- [Exercise instructions] Quote the full listing word for word.
# # # # #
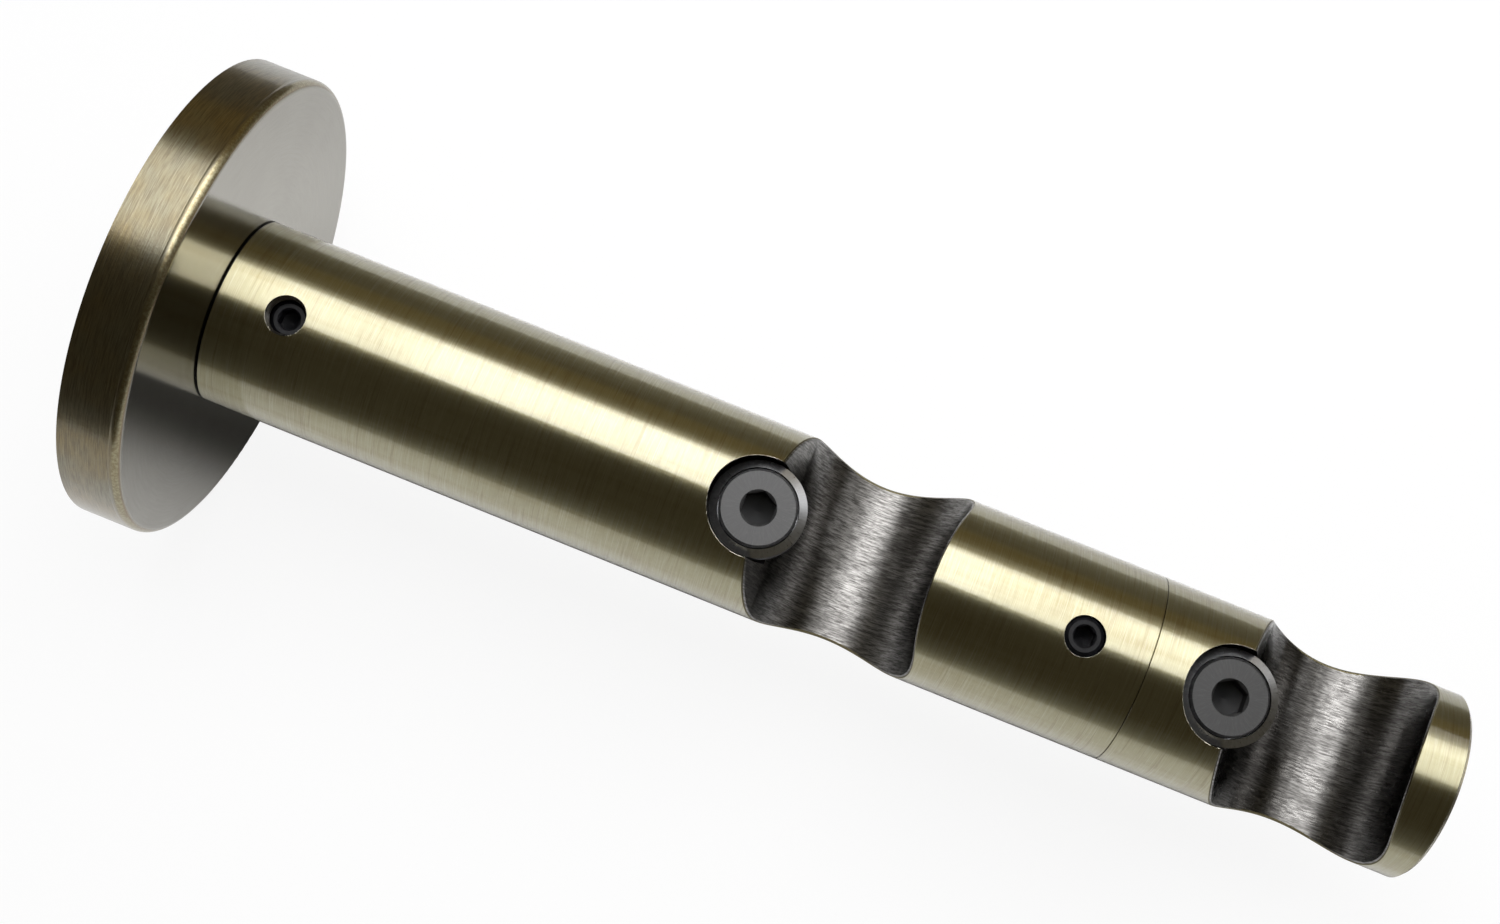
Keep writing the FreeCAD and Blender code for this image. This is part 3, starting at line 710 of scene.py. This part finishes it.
def softbox(name, target, lean, distance, length, width, radiance):
    """A rectangular lamp over target; lean is its tilt in degrees towards +X and towards +Y."""
    data = bpy.data.lights.new(name, "AREA")
    data.shape = "RECTANGLE"
    data.size = length
    data.size_y = width
    data.energy = radiance * math.pi * length * width
    lamp = add_object(name, data)
    to_x, to_y = (math.tan(math.radians(angle)) for angle in lean)
    direction = Vector((to_x, to_y, 1.0)).normalized()
    up = direction.cross(Vector((1, 0, 0))).normalized()
    across = up.cross(direction)
    turned = Matrix((across, up, direction)).transposed().to_4x4()
    lamp.matrix_world = Matrix.Translation(Vector(target) + direction * distance) @ turned
    lamp.visible_camera = False


# The key light fades towards its ends: four boxes, one in front of the other
softbox("key_softbox", (0.045, 0, 0), (0, 25.0), 0.45, 0.22, 0.345, 2.5)
softbox("middle_softbox", (0.062, 0, 0), (0, 26.5), 0.46, 0.38, 0.381, 2.4)
softbox("wide_softbox", (0.080, 0, 0), (0, 27.0), 0.47, 0.58, 0.397, 1.3)
softbox("long_softbox", (0.110, 0, 0), (0, 27.4), 0.48, 1.10, 0.412, 0.5)
softbox("corner_softbox", (0.100, 0, 0.010), (50.0, 50.0), 0.60, 0.30, 0.30, 1.5)

world = bpy.data.worlds.new("World")
world.use_nodes = True
tree = world.node_tree
tree.nodes.clear()
seen = background_rays(tree, add(tree, "ShaderNodeLightPath").outputs)
ambient = add(tree, "ShaderNodeBackground", {"Color": WHITE, "Strength": 0.10})
backdrop = add(tree, "ShaderNodeBackground", {"Color": WHITE, "Strength": 1.0})
mixed = add(tree, "ShaderNodeMixShader", {0: seen, 1: ambient.outputs[0], 2: backdrop.outputs[0]})
output(tree, mixed, "ShaderNodeOutputWorld")
bpy.context.scene.world = world
bpy.context.scene.view_settings.view_transform = "Standard"


# Camera at the photograph's viewing angle, fitted to the outlines of the arm and the disc

CAMERA_PLACE = (
    (0.92770, -0.37153, 0.03650, 0.08619),
    (0.37270, 0.91612, -0.14771, -0.03066),
    (0.02144, 0.15064, 0.98836, 0.24823),
    (0, 0, 0, 1),
)
camera_data = bpy.data.cameras.new("Camera")
camera_data.sensor_width = 36.0
camera_data.lens = 46.37
camera_data.clip_start = 0.005
camera = add_object("Camera", camera_data)
camera.matrix_world = Matrix(CAMERA_PLACE)
bpy.context.scene.camera = camera

bpy.context.view_layer.update()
# # # # #
- [Result of the task]
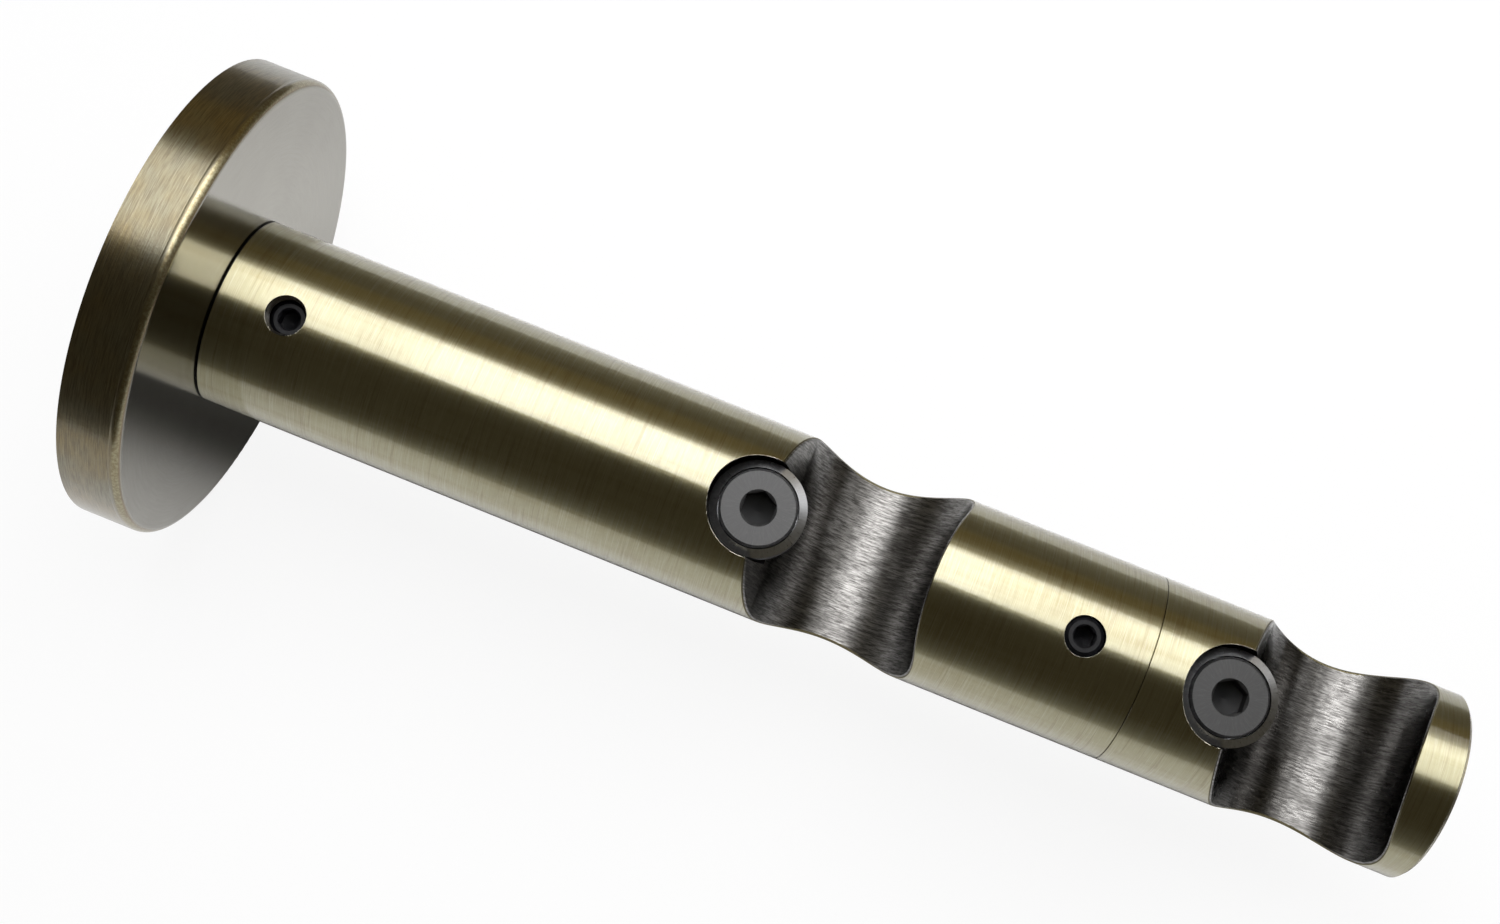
Keep writing the FreeCAD and Blender code for this image. This is part 3, starting at line 710 of scene.py. This part finishes it.
def softbox(name, target, lean, distance, length, width, radiance):
    """A rectangular lamp over target; lean is its tilt in degrees towards +X and towards +Y."""
    data = bpy.data.lights.new(name, "AREA")
    data.shape = "RECTANGLE"
    data.size = length
    data.size_y = width
    data.energy = radiance * math.pi * length * width
    lamp = add_object(name, data)
    to_x, to_y = (math.tan(math.radians(angle)) for angle in lean)
    direction = Vector((to_x, to_y, 1.0)).normalized()
    up = direction.cross(Vector((1, 0, 0))).normalized()
    across = up.cross(direction)
    turned = Matrix((across, up, direction)).transposed().to_4x4()
    lamp.matrix_world = Matrix.Translation(Vector(target) + direction * distance) @ turned
    lamp.visible_camera = False


# The key light fades towards its ends: four boxes, one in front of the other
softbox("key_softbox", (0.045, 0, 0), (0, 25.0), 0.45, 0.22, 0.345, 2.5)
softbox("middle_softbox", (0.062, 0, 0), (0, 26.5), 0.46, 0.38, 0.381, 2.4)
softbox("wide_softbox", (0.080, 0, 0), (0, 27.0), 0.47, 0.58, 0.397, 1.3)
softbox("long_softbox", (0.110, 0, 0), (0, 27.4), 0.48, 1.10, 0.412, 0.5)
softbox("corner_softbox", (0.100, 0, 0.010), (50.0, 50.0), 0.60, 0.30, 0.30, 1.5)

world = bpy.data.worlds.new("World")
world.use_nodes = True
tree = world.node_tree
tree.nodes.clear()
seen = background_rays(tree, add(tree, "ShaderNodeLightPath").outputs)
ambient = add(tree, "ShaderNodeBackground", {"Color": WHITE, "Strength": 0.10})
backdrop = add(tree, "ShaderNodeBackground", {"Color": WHITE, "Strength": 1.0})
mixed = add(tree, "ShaderNodeMixShader", {0: seen, 1: ambient.outputs[0], 2: backdrop.outputs[0]})
output(tree, mixed, "ShaderNodeOutputWorld")
bpy.context.scene.world = world
bpy.context.scene.view_settings.view_transform = "Standard"


# Camera at the photograph's viewing angle, fitted to the outlines of the arm and the disc

CAMERA_PLACE = (
    (0.92770, -0.37153, 0.03650, 0.08619),
    (0.37270, 0.91612, -0.14771, -0.03066),
    (0.02144, 0.15064, 0.98836, 0.24823),
    (0, 0, 0, 1),
)
camera_data = bpy.data.cameras.new("Camera")
camera_data.sensor_width = 36.0
camera_data.lens = 46.37
camera_data.clip_start = 0.005
camera = add_object("Camera", camera_data)
camera.matrix_world = Matrix(CAMERA_PLACE)
bpy.context.scene.camera = camera

bpy.context.view_layer.update()